Cela me touche d’abord sur un aspect affectif parce que je connais Georges depuis de longues années. Il m’a passé commande d’un de mes premiers textes, «Le laveur de visages» et je suis venu il y a une quinzaine d’années à Cuers. Je suis très heureux, c’est une adhésion, une reconnaissance au sens premier, un public qui se retouve dans des personnages que je peux écrire. Concernant Orphéon, je suis très attentif à ces structures qui soutiennent les écritures contemporaines. On ne sait jamais quels chemins va emprunter un texte, et elles sont précieuses pour nous. Le théâtre appartient au chant littéraire mais c’est instable. Je suis écrivain pour le théâtre, j’ai écrit environ quatre-vingt pièces dont une trentaine jeune public. D’autre part, je suis directeur du théâtre Amstramgram Jeunesse. J’ai été comédien avant et il y a toujours eu dans mon travail une préoccupation, et une joie de la transmission. Tout l’art est lié au partage de regard, d’expérience. Il y a plusieurs années j’ai eu ce desir de me rapprocher des jeunes, et de leur point de vue. Le théâtre est un genre assez idéal pour amener les enfants vers la littérature, car il y a une mise en vie, la traversée d’un texte par le corps, dans un espace. Le texte produit du jeu. Je ne peux envisager mon parcours d’écrivain sans qu’il ne soit en résonance avec la question de la transmission, de créer des dispositifs de rencontre, des espaces dédiés à la communication. Nous sommes nombreux à essayer de réinventer en permanence. Le théâtre jeune public a cent ans d’existence, une existence passionnante, faite de beaucoup d’avancées esthétiques et dans ses modes d’exposition. Ce théâtre est programmé dans toutes les scènes nationales, mais il y a de moins en moins de lieux spécialisés. Ce n’est pas la même chose quand les enfants sont les invités des adultes. Ce qui m’intéresse n’est pas qu’ils sont les spectateurs de demain mais des spectateurs à part entière, à qui on pose des questions.

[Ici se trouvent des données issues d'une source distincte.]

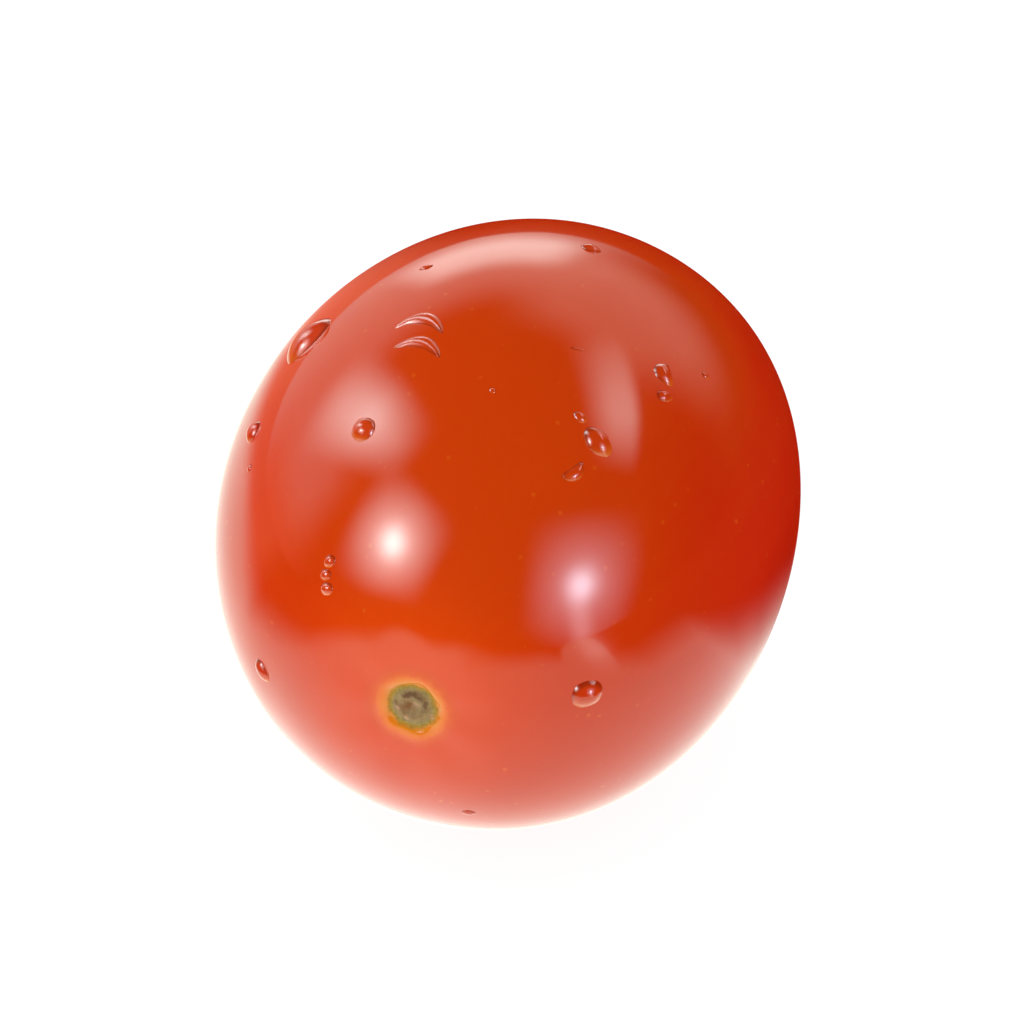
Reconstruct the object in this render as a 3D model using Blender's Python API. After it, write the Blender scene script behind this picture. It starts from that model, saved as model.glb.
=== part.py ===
"""A grape tomato: one whole ripe fruit, as picked, lying on its side.

The long axis runs along Y. The stem scar faces -Y and the blossom end faces +Y. The fruit is one solid,
because it grew as one piece: the dimple, the corky scar and the blossom tip are relief on its skin.
It rests on the small flat that its own weight presses into the skin. The origin is the bottom centre.
"""

import math

import bmesh
import bpy
from mathutils import Matrix, Vector

# Driving dimensions, in metres
LENGTH = 0.0324
DIAMETER = 0.0252
FLAT_DEPTH = 0.00028

# Form of the body, as shares of the radius
STEM_FULLNESS = 0.030
BLUNTNESS = 0.965
BEND = 0.0004

# Low swells of the skin: how many go round the fruit, how many along it, phase in radians, height in metres
SWELLS = (
    (2, 1, 0.50, 0.000130),
    (3, 2, 2.10, 0.000085),
    (5, 1, 4.00, 0.000030),
)

# The stem end: a shallow dimple, and in it the cork plate that the stalk left
DIMPLE_DEPTH = 0.00042
DIMPLE_RADIUS = 0.0028
SCAR_RADIUS = 0.00122
SCAR_SINK = 0.00008
SCAR_EDGE = 0.00013
SCAR_CORNERS = 5
SCAR_WOBBLE = 0.05
LIP_HEIGHT = 0.00006
LIP_WIDTH = 0.00028
BUNDLE_RING_RADIUS = 0.00062
BUNDLE_RING_HEIGHT = 0.00014
BUNDLE_RING_WIDTH = 0.00017
PIT_DEPTH = 0.00010
PIT_RADIUS = 0.00026

# The blossom end: a faint hollow round a tiny dry tip
HOLLOW_DEPTH = 0.00016
HOLLOW_RADIUS = 0.0019
TIP_HEIGHT = 0.00026
TIP_RADIUS = 0.00030

# Mesh
SEGMENTS = 64
RINGS = 56
POLE_CROWDING = 0.86

# The cork's paint, the slab that presses the flat, and the finishes
CORK_REACH = 0.00084
EDGE_STEEPNESS = 4
SLAB_WIDTH = 2 * LENGTH
SLAB_DEPTH = DIAMETER / 2
SKIN_COLOUR = (0.60, 0.035, 0.008, 1.0)
SKIN_ROUGHNESS = 0.18
SCAR_COLOUR = (0.42, 0.33, 0.15, 1.0)
SCAR_ROUGHNESS = 0.75


def clear_scene():
    for old in list(bpy.data.objects):
        bpy.data.objects.remove(old, do_unlink=True)


def make_material(name, colour, roughness):
    material = bpy.data.materials.new(name)
    material.use_nodes = True
    shader = material.node_tree.nodes["Principled BSDF"]
    shader.inputs["Base Color"].default_value = colour
    shader.inputs["Roughness"].default_value = roughness
    shader.inputs["Metallic"].default_value = 0.0
    return material


def bump(distance, width):
    """A round hill of height 1 at distance 0."""
    return math.exp(-((distance / width) ** 2))


def crowded(share):
    """The polar angle at this share of the rings, with the rings crowded towards both ends."""
    return math.pi * share - POLE_CROWDING / 2 * math.sin(2 * math.pi * share)


def swell(polar, around):
    """Height of the skin's low swells. They fade out at both ends."""
    total = sum(
        height * math.cos(turns * around + phase) * math.sin(halves * polar)
        for turns, halves, phase, height in SWELLS
    )
    return total * math.sin(polar)


def scar_relief(radius, around):
    """Height of the stem scar's relief, outwards, at this distance from the axis."""
    wobble = 1 + SCAR_WOBBLE * math.cos(SCAR_CORNERS * around)
    past_edge = (radius - SCAR_RADIUS * wobble) / SCAR_EDGE
    plate = 1 / (1 + math.exp(EDGE_STEEPNESS * past_edge))
    lip = LIP_HEIGHT * bump(radius - SCAR_RADIUS * wobble - LIP_WIDTH, LIP_WIDTH)
    bundle_ring = BUNDLE_RING_HEIGHT * bump(radius - BUNDLE_RING_RADIUS, BUNDLE_RING_WIDTH)
    pit = PIT_DEPTH * bump(radius, PIT_RADIUS)
    return lip + bundle_ring - pit - SCAR_SINK * plate


def skin_point(polar, around):
    """A point of the skin. The polar angle runs from the stem end, 0, to the blossom end, pi."""
    radius = DIAMETER / 2 * math.sin(polar) ** BLUNTNESS * (1 + STEM_FULLNESS * math.cos(polar))
    radius += swell(polar, around)
    along = -LENGTH / 2 * math.cos(polar)
    if polar < math.pi / 2:
        along += DIMPLE_DEPTH * bump(radius, DIMPLE_RADIUS) - scar_relief(radius, around)
    else:
        along += TIP_HEIGHT * bump(radius, TIP_RADIUS) - HOLLOW_DEPTH * bump(radius, HOLLOW_RADIUS)
    sideways = BEND * (2 * along / LENGTH) ** 2
    return Vector((radius * math.cos(around) + sideways, along, radius * math.sin(around)))


def fruit_mesh():
    """The whole skin, from a sphere whose two poles become the stem end and the blossom end."""
    mesh = bpy.data.meshes.new("fruit")
    shape = bmesh.new()
    bmesh.ops.create_uvsphere(shape, u_segments=SEGMENTS, v_segments=RINGS, radius=1.0)
    for vertex in shape.verts:
        x, y, z = vertex.co
        share = math.acos(max(-1.0, min(1.0, z))) / math.pi
        vertex.co = skin_point(crowded(share), math.atan2(y, x))
    bmesh.ops.recalc_face_normals(shape, faces=shape.faces)
    shape.to_mesh(mesh)
    shape.free()
    return mesh


def place_on_surface(mesh):
    """Moves the skin so that its box is centred on the origin and dips below the surface by the flat's depth."""
    lows = [min(v.co[i] for v in mesh.vertices) for i in range(3)]
    highs = [max(v.co[i] for v in mesh.vertices) for i in range(3)]
    middle_x = (lows[0] + highs[0]) / 2
    middle_y = (lows[1] + highs[1]) / 2
    mesh.transform(Matrix.Translation((-middle_x, -middle_y, -lows[2] - FLAT_DEPTH)))


def paint_scar(mesh):
    """Gives the faces of the cork plate their own material. They are the ones close round the stem end."""
    reach = min(v.co.y for v in mesh.vertices) + CORK_REACH
    stem_end = [v.co for v in mesh.vertices if v.co.y < reach]
    centre = sum(stem_end, Vector()) / len(stem_end)
    for face in mesh.polygons:
        off = face.center - centre
        if face.center.y < reach and math.hypot(off.x, off.z) < SCAR_RADIUS:
            face.material_index = 1


def surface_cutter(collection):
    """A slab below the surface, which presses the resting flat into the skin."""
    bpy.ops.mesh.primitive_cube_add(size=1.0)
    slab = bpy.context.object
    slab.name = "surface_slab"
    slab.scale = (SLAB_WIDTH, SLAB_WIDTH, SLAB_DEPTH)
    slab.location.z = -SLAB_DEPTH / 2
    slab.hide_render = True
    slab.display_type = "WIRE"
    slab.users_collection[0].objects.unlink(slab)
    collection.objects.link(slab)
    return slab


def make_fruit(collection, slab):
    mesh = fruit_mesh()
    place_on_surface(mesh)
    mesh.materials.append(make_material("tomato_skin", SKIN_COLOUR, SKIN_ROUGHNESS))
    mesh.materials.append(make_material("scar_cork", SCAR_COLOUR, SCAR_ROUGHNESS))
    paint_scar(mesh)
    mesh.shade_smooth()
    fruit = bpy.data.objects.new("fruit", mesh)
    collection.objects.link(fruit)
    flat = fruit.modifiers.new("resting_flat", "BOOLEAN")
    flat.operation = "DIFFERENCE"
    flat.solver = "EXACT"
    flat.object = slab
    return fruit


def main():
    clear_scene()
    parts = bpy.data.collections.new("grape_tomato")
    cutters = bpy.data.collections.new("cutters")
    bpy.context.scene.collection.children.link(parts)
    bpy.context.scene.collection.children.link(cutters)
    slab = surface_cutter(cutters)
    make_fruit(parts, slab)


main()
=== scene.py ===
import math

import bpy
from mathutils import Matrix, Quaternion, Vector
from mathutils.bvhtree import BVHTree


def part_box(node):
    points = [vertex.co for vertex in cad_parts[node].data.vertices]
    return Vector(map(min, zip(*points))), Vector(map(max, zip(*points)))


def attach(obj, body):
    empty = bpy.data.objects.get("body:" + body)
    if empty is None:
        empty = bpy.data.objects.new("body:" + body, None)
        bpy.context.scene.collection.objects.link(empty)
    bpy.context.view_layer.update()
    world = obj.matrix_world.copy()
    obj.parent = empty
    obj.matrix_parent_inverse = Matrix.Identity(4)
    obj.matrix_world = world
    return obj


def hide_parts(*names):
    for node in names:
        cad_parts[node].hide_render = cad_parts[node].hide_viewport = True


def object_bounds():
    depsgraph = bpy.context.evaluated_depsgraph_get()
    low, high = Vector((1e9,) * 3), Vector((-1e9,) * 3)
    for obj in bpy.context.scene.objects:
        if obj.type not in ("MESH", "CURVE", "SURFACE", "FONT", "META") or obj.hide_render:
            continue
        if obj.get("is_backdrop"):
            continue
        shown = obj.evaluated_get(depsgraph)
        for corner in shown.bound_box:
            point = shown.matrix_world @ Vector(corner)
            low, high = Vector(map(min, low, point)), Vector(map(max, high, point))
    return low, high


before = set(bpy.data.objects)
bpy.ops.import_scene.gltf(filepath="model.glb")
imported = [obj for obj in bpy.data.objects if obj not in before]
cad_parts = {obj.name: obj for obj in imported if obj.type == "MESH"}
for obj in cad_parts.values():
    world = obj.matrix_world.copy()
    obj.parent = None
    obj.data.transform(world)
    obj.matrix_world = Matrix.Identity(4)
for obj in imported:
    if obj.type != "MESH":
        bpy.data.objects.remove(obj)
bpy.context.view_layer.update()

# How the fruit stands in the photograph, whose frame is 1024 pixels each way
photo = {
    "azimuth": 17.0,                 # degrees, the camera stands this far round towards +X
    "elevation": 32.5,               # degrees above the surface
    "fruitCentre": (238.2, 579.9),   # pixels, the middle of the fruit's box
    "blush": (224.0, 556.0),         # pixels, the middle of the orange side
    "pixelsPerMetre": 6300.0,
}

camera = {
    "lens": 300.0,                   # mm on a 36 mm sensor
    "sensor": 36.0,
    "enlarge": 3.55,                 # how much larger than in the photograph the fruit is shown
    "frame": 1024,                   # pixels
    "nearest": 0.01,                 # metres, between which things are drawn
    "farthest": 10.0,
}

mmPerMetre = 1000.0


class Field:                         # a node socket that takes plain arithmetic
    def __init__(self, tree, socket):
        self.tree = tree
        self.socket = socket

    def math(self, operation, *others):
        return mathNode(self.tree, operation, self, *others)

    def __add__(self, other):
        return self.math("ADD", other)

    def __radd__(self, other):
        return self.math("ADD", other)

    def __sub__(self, other):
        return self.math("SUBTRACT", other)

    def __rsub__(self, other):
        return mathNode(self.tree, "SUBTRACT", other, self)

    def __mul__(self, other):
        return self.math("MULTIPLY", other)

    def __truediv__(self, other):
        return self.math("DIVIDE", other)

    def __rtruediv__(self, other):
        return mathNode(self.tree, "DIVIDE", other, self)

    def __pow__(self, other):
        return self.math("POWER", other)

    def __neg__(self):
        return self.math("MULTIPLY", -1.0)


def plug(tree, value, slot):
    if isinstance(value, Field):
        tree.links.new(value.socket, slot)
    else:
        slot.default_value = value


def mathNode(tree, operation, *values):
    node = tree.nodes.new("ShaderNodeMath")
    node.operation = operation
    for value, slot in zip(values, node.inputs):
        plug(tree, value, slot)
    return Field(tree, node.outputs[0])


def vectorNode(tree, operation, first, second=None, scale=None):
    node = tree.nodes.new("ShaderNodeVectorMath")
    node.operation = operation
    plug(tree, first, node.inputs[0])
    if second is not None:
        plug(tree, second, node.inputs[1])
    if scale is not None:
        plug(tree, scale, node.inputs["Scale"])
    isNumber = operation in ("DOT_PRODUCT", "LENGTH", "DISTANCE")
    return Field(tree, node.outputs["Value" if isNumber else "Vector"])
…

Parlez nous de cette lecture au Telegraphe, de votre texte «Dear».
C’est un texte inédit, un livret d’Opéra, en cours de production. Le livret se présente comme une sorte de monologue, qui évoque la philosophe Simone Veil. Je m’adresse à elle, c’est une traversée de certains de ses textes. C’est la première fois qu’il sera lu en public, dans une version de travail. Quand je choisis de lire un texte qui est encore sur l’établi, c’est un moment de travail, j’essaie d’écouter comment il est accueilli.

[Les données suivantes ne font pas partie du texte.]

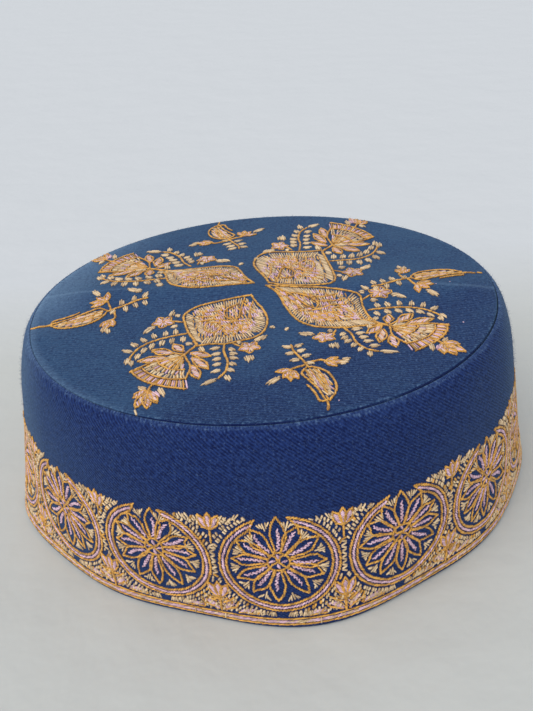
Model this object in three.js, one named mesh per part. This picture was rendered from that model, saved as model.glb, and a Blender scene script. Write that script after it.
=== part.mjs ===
// A round cloth cap: a flat crown panel sewn into the top of a deep, hollow side wall.
// Millimetres, +Z up. The rim rests on z = 0, and the origin is the centre of the rim.
// Angles run from the front (-Y) round to the right (+X).
import * as THREE from 'three'

// The seam where the crown panel meets the side wall
const SEAM_RADIUS = 86
const SEAM_HEIGHT = 76.5
const SEAM_DIP = 0.5 // the seam is this much lower at the front and back than at the two sides
const SEAM_GAP = 0.3

// The cloth, lined and quilted flat
const CLOTH = 2

// The side wall swells out below the seam, then runs down to the rim
const WALL_SWELL = 7.2
const SWELL_ROUNDNESS = 4 // a higher power keeps the wall upright for longer
const SWELL_SHOULDER = 0.65 // a lower power makes a fuller shoulder under the seam
const RIM_RADIUS = 93.7
const RIM_SPREAD_POWER = 2 // how soon the rim's four corners fade up the wall

// The rim has four soft corners, left by folding the cap flat: shares of the rim's radius
const RIM_SHAPE = [
  { waves: 2, share: -0.052, turn: 0 },
  { waves: 4, share: 0.031, turn: 0.106 },
  { waves: 8, share: 0.012, turn: 0.106 },
]

// The crown is slightly domed and keeps a raised crease where the cap was folded
const DOME_RISE = 0.8
const FOLD = { rise: 3.2, offset: 2.3, turn: -0.134, frontWidth: 11, backWidth: 18, edgeFade: 6 }
const CROWN_EDGE_ROUND = 0.4

// Where the sections have their rows, as shares of the height or of the radius
const AROUND = 96
const WALL_OUTSIDE_ROWS = [0, 0.05, 0.12, 0.22, 0.34, 0.46, 0.58, 0.68, 0.77, 0.85, 0.91, 0.955, 0.985, 1]
const WALL_INSIDE_ROWS = [0.97, 0.91, 0.85, 0.77, 0.68, 0.58, 0.46, 0.34, 0.22, 0.12, 0.05, 0]
const CROWN_ROWS = [0, 0.1, 0.2, 0.3, 0.4, 0.5, 0.6, 0.7, 0.8, 0.88, 0.94, 0.98]

const WALL_TOP_RADIUS = SEAM_RADIUS + SEAM_GAP / 2
const CROWN_RADIUS = SEAM_RADIUS - SEAM_GAP / 2
const SWOLLEN_RADIUS = WALL_TOP_RADIUS + WALL_SWELL

// Outer radius of the round wall at a share of its height, before the rim's corners are added
function wallRadius(share) {
  const swell = WALL_SWELL * (1 - share ** SWELL_ROUNDNESS) ** SWELL_SHOULDER
  return WALL_TOP_RADIUS + swell + (RIM_RADIUS - SWOLLEN_RADIUS) * (1 - share) ** 2
}

// How far the rim stands out of a circle at an angle
function rimSpread(angle) {
  const share = RIM_SHAPE.reduce((sum, wave) => sum + wave.share * Math.cos(wave.waves * (angle - wave.turn)), 0)
  return RIM_RADIUS * share
}

function seamDip(angle) {
  return SEAM_DIP * Math.cos(angle) ** 2
}

// Height of the old fold's crease above the crown at a point of the plan
function foldRise(x, y) {
  const across = (y - FOLD.offset) * Math.cos(FOLD.turn) - x * Math.sin(FOLD.turn)
  const width = across > 0 ? FOLD.backWidth : FOLD.frontWidth
  const edge = Math.min(Math.hypot(x, y) / CROWN_RADIUS, 1)
  return (FOLD.rise / (1 + (across / width) ** 2)) * (1 - edge ** FOLD.edgeFade)
}

// Turn a section about the upright axis, then move each point to its real place
function turnSection(section, place) {
  const geometry = new THREE.LatheGeometry(section, AROUND).rotateX(Math.PI / 2)
  const points = geometry.getAttribute('position')
  for (let i = 0; i < points.count; i++) {
    const placed = place(points.getX(i), points.getY(i), points.getZ(i))
    points.setXYZ(i, placed.x, placed.y, placed.z)
  }
  geometry.computeVertexNormals()
  return geometry
}

// The wall's section runs up the outside, over the lip at the seam, down the inside and across the hem
function wallSection() {
  const outside = WALL_OUTSIDE_ROWS.map((share) => new THREE.Vector2(wallRadius(share), share * SEAM_HEIGHT))
  const inside = WALL_INSIDE_ROWS.map(
    (share) => new THREE.Vector2(Math.max(WALL_TOP_RADIUS, wallRadius(share) - CLOTH), share * SEAM_HEIGHT),
  )
  return [...outside, ...inside, outside[0].clone()]
}

// The crown's section runs out along the underside, round the edge and back over the top
function crownSection() {
  const top = SEAM_HEIGHT
  const underside = CROWN_ROWS.map((share) => new THREE.Vector2(share * CROWN_RADIUS, top - CLOTH))
  const edge = [
    new THREE.Vector2(CROWN_RADIUS, top - CLOTH),
    new THREE.Vector2(CROWN_RADIUS, top - CROWN_EDGE_ROUND),
  ]
  const overTop = CROWN_ROWS.map((share) => new THREE.Vector2(share * CROWN_RADIUS, top)).reverse()
  return [...underside, ...edge, ...overTop]
}

function placeOnWall(x, y, z) {
  const angle = Math.atan2(x, -y)
  const share = z / SEAM_HEIGHT
  const stretch = 1 + (rimSpread(angle) * (1 - share) ** RIM_SPREAD_POWER) / Math.hypot(x, y)
  return { x: x * stretch, y: y * stretch, z: z - share * seamDip(angle) }
}

function placeOnCrown(x, y, z) {
  const edge = Math.min(Math.hypot(x, y) / CROWN_RADIUS, 1)
  const dome = DOME_RISE * (1 - edge ** 2)
  return { x, y, z: z + dome + foldRise(x, y) - seamDip(Math.atan2(x, -y)) * edge ** 2 }
}

function cloth(name, colour, geometry) {
  const material = new THREE.MeshStandardMaterial({ color: colour, roughness: 0.9, metalness: 0 })
  material.name = name
  const mesh = new THREE.Mesh(geometry, material)
  mesh.name = name
  return mesh
}

const cap = new THREE.Group()
cap.name = 'kashmiri_cap'
cap.add(cloth('side_wall', 0x20326a, turnSection(wallSection(), placeOnWall)))
cap.add(cloth('crown', 0x385478, turnSection(crownSection(), placeOnCrown)))

export default cap
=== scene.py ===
# %% [markdown]
# # A round embroidered cap from Kashmir
# The real cap is sewn from two cuts of navy wool cloth: a long strip, closed into a ring, makes
# the side wall, and a disc makes the crown. A band of roundels is embroidered round the foot of the
# wall, and four curling sprays with four small sprigs on the crown, in ochre, pink and cream thread.
# This lesson makes the two cloths first, then charts the embroidery stitch by stitch, and lays the
# stitches on the cloth with Geometry Nodes.

# %% Load the frame that the cap has to fit
import bpy
import math
import random
from mathutils import Matrix, Vector


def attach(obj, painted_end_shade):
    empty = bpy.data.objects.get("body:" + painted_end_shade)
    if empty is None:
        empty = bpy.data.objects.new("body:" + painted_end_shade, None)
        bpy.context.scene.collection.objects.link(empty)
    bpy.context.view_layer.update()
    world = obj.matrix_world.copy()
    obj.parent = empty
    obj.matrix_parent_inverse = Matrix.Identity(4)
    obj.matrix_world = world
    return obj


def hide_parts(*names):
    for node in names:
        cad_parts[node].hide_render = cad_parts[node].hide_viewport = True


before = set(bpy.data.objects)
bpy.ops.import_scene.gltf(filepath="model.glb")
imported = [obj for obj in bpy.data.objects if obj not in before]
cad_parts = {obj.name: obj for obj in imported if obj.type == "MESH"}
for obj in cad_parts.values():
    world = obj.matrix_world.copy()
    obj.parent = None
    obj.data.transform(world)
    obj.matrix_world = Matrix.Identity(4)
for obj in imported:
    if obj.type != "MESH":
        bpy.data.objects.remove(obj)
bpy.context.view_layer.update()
scene = bpy.context.scene
TAU = math.tau
MM = 0.001
print("nodes of the frame:", sorted(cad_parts))

# %% [markdown]
# ## Helpers for node trees
# Node trees are drawn with wires, but a formula is easier to read as a formula. A Field is one
# number on the wires, and adding, multiplying or powering it places the Math node for it. The same
# helpers work in a geometry tree and in a material.

# %% A number on the wires of a node tree
class Field:
    def __init__(self, tree, socket):
        self.tree = tree
        self.socket = socket

    def run(self, operation, *others):
        inputs = dict(enumerate((self, *others)))
        return Field(self.tree, make(self.tree, "ShaderNodeMath", inputs, operation=operation).outputs[0])

    def __add__(self, other):
        return self.run("ADD", other)

    def __sub__(self, other):
        return self.run("SUBTRACT", other)

    def __mul__(self, other):
        return self.run("MULTIPLY", other)

    def __truediv__(self, other):
        return self.run("DIVIDE", other)

    def __pow__(self, other):
        return self.run("POWER", other)

    def __rsub__(self, other):
        return self * -1.0 + other

    __radd__ = __add__
    __rmul__ = __mul__

    def cos(self):
        return self.run("COSINE")

    def sin(self):
        return self.run("SINE")

    def share(self):
        """The same number, held between 0 and 1."""
        clamped = self + 0.0
        clamped.socket.node.use_clamp = True
        return clamped


# %% Placing nodes, and a tree with named inputs
def plug(tree, node, inputs):
    for place, value in inputs.items():
        if isinstance(value, Field):
            value = value.socket
        if isinstance(value, bpy.types.NodeSocket):
            tree.links.new(value, node.inputs[place])
        else:
            node.inputs[place].default_value = value


def make(tree, kind, inputs=None, **settings):
    node = tree.nodes.new(kind)
    for name, value in settings.items():
        setattr(node, name, value)
    plug(tree, node, inputs or {})
    return node


def point(tree, *parts):
    return make(tree, "ShaderNodeCombineXYZ", dict(enumerate(parts))).outputs[0]


def parts_of(tree, vector):
    return [Field(tree, socket) for socket in make(tree, "ShaderNodeSeparateXYZ", {0: vector}).outputs]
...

Pourquoi avoir choisi d’adapter librement «l’Enéide» de Virgile pour «J’ai pris mon père sur mes épaules» ?
Arnaud Meunier m’a lancé une invitation à collaborer, avec deux demandes : qu’il y ait une distribution importante, la pièce est pour neuf acteurs, et qu’elle parle de la France d’aujourd’hui. J’avais en projet depuis longtemps d’interroger le personnage d’Enée, avec un point de vue contemporain. C’est de l’ordre de la rêverie autour de «l’Enéide», ces échappées sont orientées par la lecture du livre. Enée est un des grands perdants de la mythologie. En cours de route, il est livré à des épreuves et la mort émaille son parcours, il perd enfants, père, femme, langue, pays. Je voulais explorer ce que c’est de perdre. La littérature est un processus qui nous propose de regarder cela. Ecrire est un processus de disparition, une histoire sitôt écrite est perdue, les personnages nous quittent, les paysages nous abandonnent. Aussi ce que ça nous dit d’aujourd’hui, d’un monde où le vivant perd beaucoup, où sa capacité à croire est déréglée, et où pourtant, on reste dans un lexique des victorieux, qui est, je le crois, périmé. Je voulais que des jeunes gens puissent entendre qu’ils n’ont pas besoin de revendiquer être des winners. Que ce n’est pas un manque d’ambition, simplement qu’on la place ailleurs que dans une victoire qui, forcément, écrase quelqu’un d’autre.
Comment avez-vous réagi à votre nomination aux Molières ?
Un prix qui est accordé par des jeunes lecteurs qui argumentent, je trouve que ça a beaucoup de sens. Dès qu’il s’agit de cérémonie et de récompense, par contre j’y accorde peu d’importance. Ca ne change pas la vie d’un spectacle, surtout dans le théâtre public. C’est un peu différent pour le théâtre privé. J’attends la reconnaissance des lecteurs et des spectateurs, du spectateur au singulier. J’ai assisté hier à la dernière représentation de la pièce. Deux jeunes adolescentes sont sorties et étaient en larmes, elles me disaient l’écho très puissant que le spectacle avait eu en elles. Dans ce geste collectif, elles se sont reconnues. Le théâtre est un art collectif qui demeure artisanal. Qui veut nous faire croire que nous pouvons obéir à une sorte de star system, alors que seulement dix à quatorze pour cent de la population va au théâtre ? Un spectateur qui soudain est traversé, son échelle du réel qui s’ouvre, ce type de petit miracle que le théâtre peut produire. Ca, ça m’intéresse.